** SET TASK **
Pull out every line below containing the word "this".

** SUPPLIED DATA **
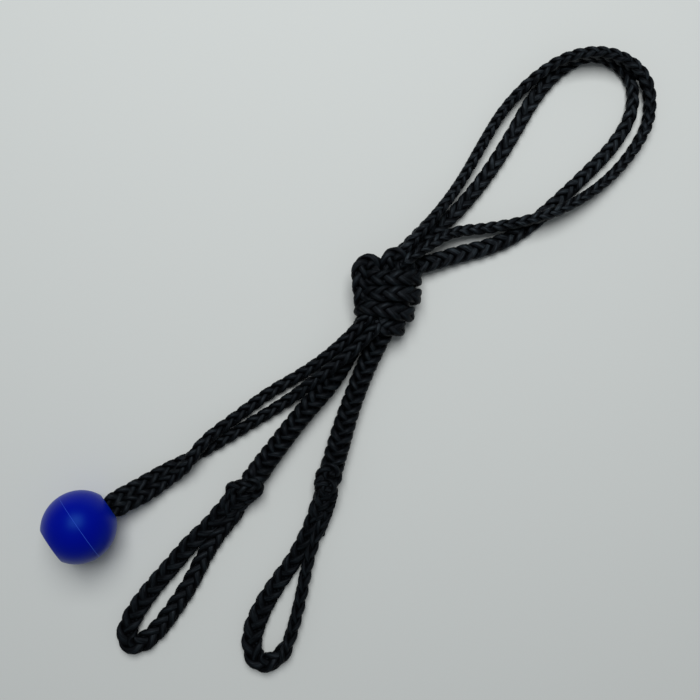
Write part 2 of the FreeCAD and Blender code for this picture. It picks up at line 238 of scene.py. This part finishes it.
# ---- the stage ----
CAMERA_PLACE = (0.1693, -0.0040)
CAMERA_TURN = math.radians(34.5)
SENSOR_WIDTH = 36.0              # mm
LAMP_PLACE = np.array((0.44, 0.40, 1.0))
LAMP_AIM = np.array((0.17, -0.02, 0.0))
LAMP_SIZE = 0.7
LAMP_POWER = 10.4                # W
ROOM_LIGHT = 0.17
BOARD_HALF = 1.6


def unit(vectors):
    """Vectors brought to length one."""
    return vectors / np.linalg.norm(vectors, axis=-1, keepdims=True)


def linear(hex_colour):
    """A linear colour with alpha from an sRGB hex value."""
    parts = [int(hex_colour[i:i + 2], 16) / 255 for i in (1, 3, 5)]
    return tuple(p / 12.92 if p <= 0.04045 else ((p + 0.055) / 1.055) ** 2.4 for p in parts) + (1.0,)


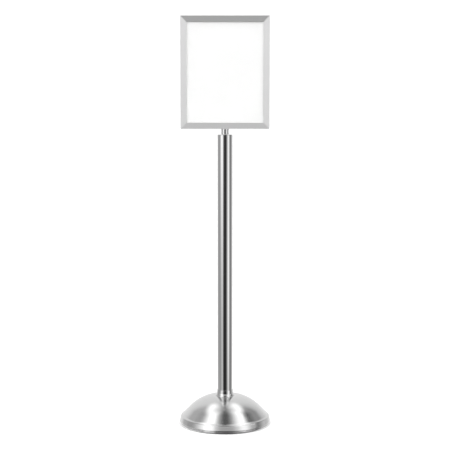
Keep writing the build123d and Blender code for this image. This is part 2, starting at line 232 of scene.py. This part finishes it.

** EXPECTED OUTPUT **
Write part 2 of the FreeCAD and Blender code for this picture. It picks up at line 238 of scene.py. This part finishes it.
Keep writing the build123d and Blender code for this image. This is part 2, starting at line 232 of scene.py. This part finishes it.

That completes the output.